As the lives of drivers are being inundated with electronic recorders, constant surveillance from the Department of Transportation, and local law enforcement, there is another factor which has crept into the lives of truck drivers:  lack of parking.

While the daily hours a driver is allowed to work is being cut short so that he or she will be safer behind the wheel, the places they can park are becoming fewer and fewer.  It really doesn't matter why this is happening so much because the parking lots and unused strips of local roads where trucks aren't allowed are many in number.

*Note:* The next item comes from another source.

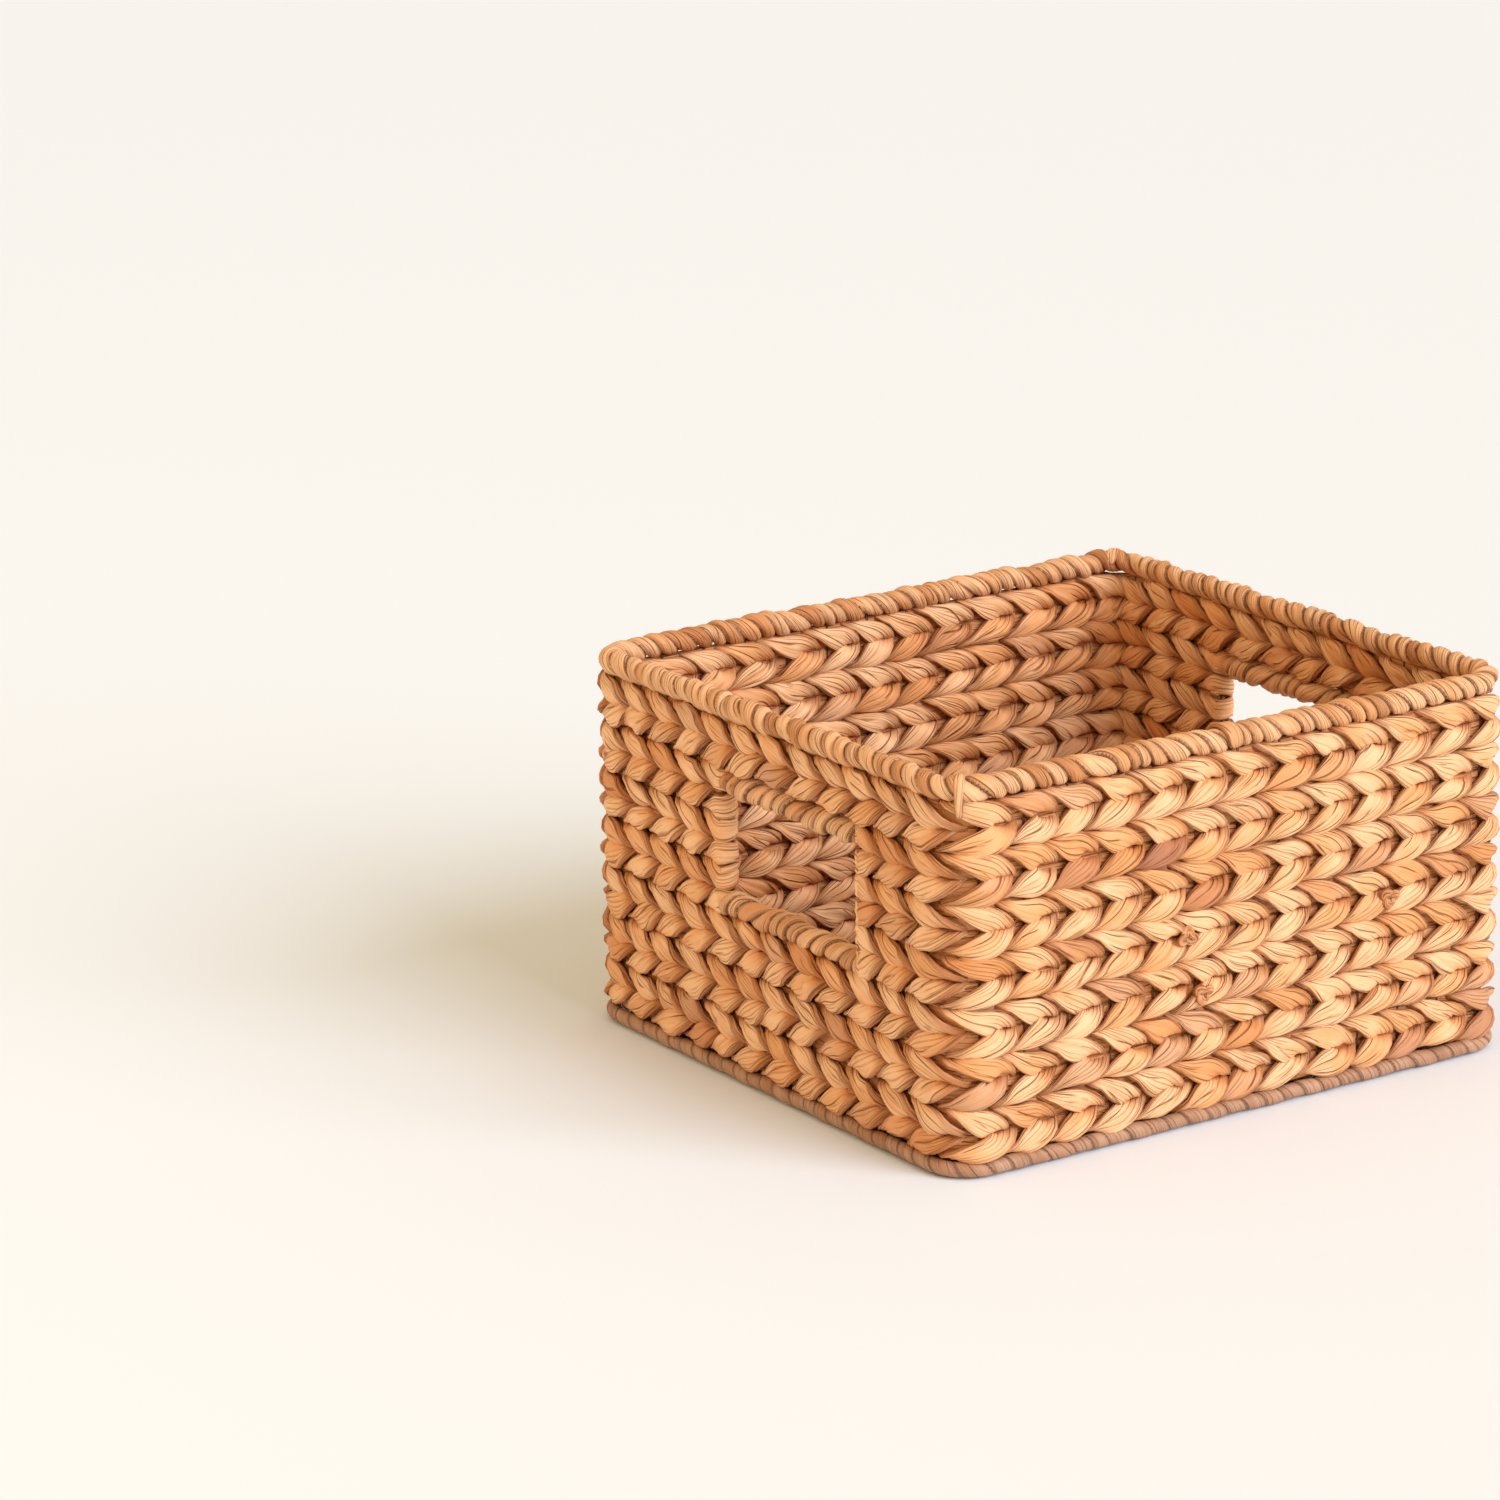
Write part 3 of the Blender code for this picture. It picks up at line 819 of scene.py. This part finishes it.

When I first came out here almost 20 years ago, trucks could practically park anywhere in the country so long as the truck could fit and be able to navigate in and out of the parking lot.  This made it possible to park somewhere other than a truck stop to take in the local sights or enjoy whatever the local area had to offer.  It's normal for a new business in a remote area or even in the suburbs to allow truck parking.  I see it all the time when a business is starting out.  Trucks bring in business.  And then, just like clockwork, as the business starts to do better, they erect truck parking bans around the property.

Truck drivers who enjoy their lives, charge less money for their service.  The more enjoyable the job, the less money needs to change hands.  Parking lot owners complain about the cost to repair light poles, pick up garbage, and repair damaged asphalt when they start to ban trucks, but is it really cost effective?  Is it possible that the reason there is a driver shortage is partially because life on the road is becoming more and more daunting?

Perhaps the next time you go to the store to fill your cart with anything, you might think about the prices you pay a little differently knowing that if the truckers were happier, the money in your wallet might go a little further than it does.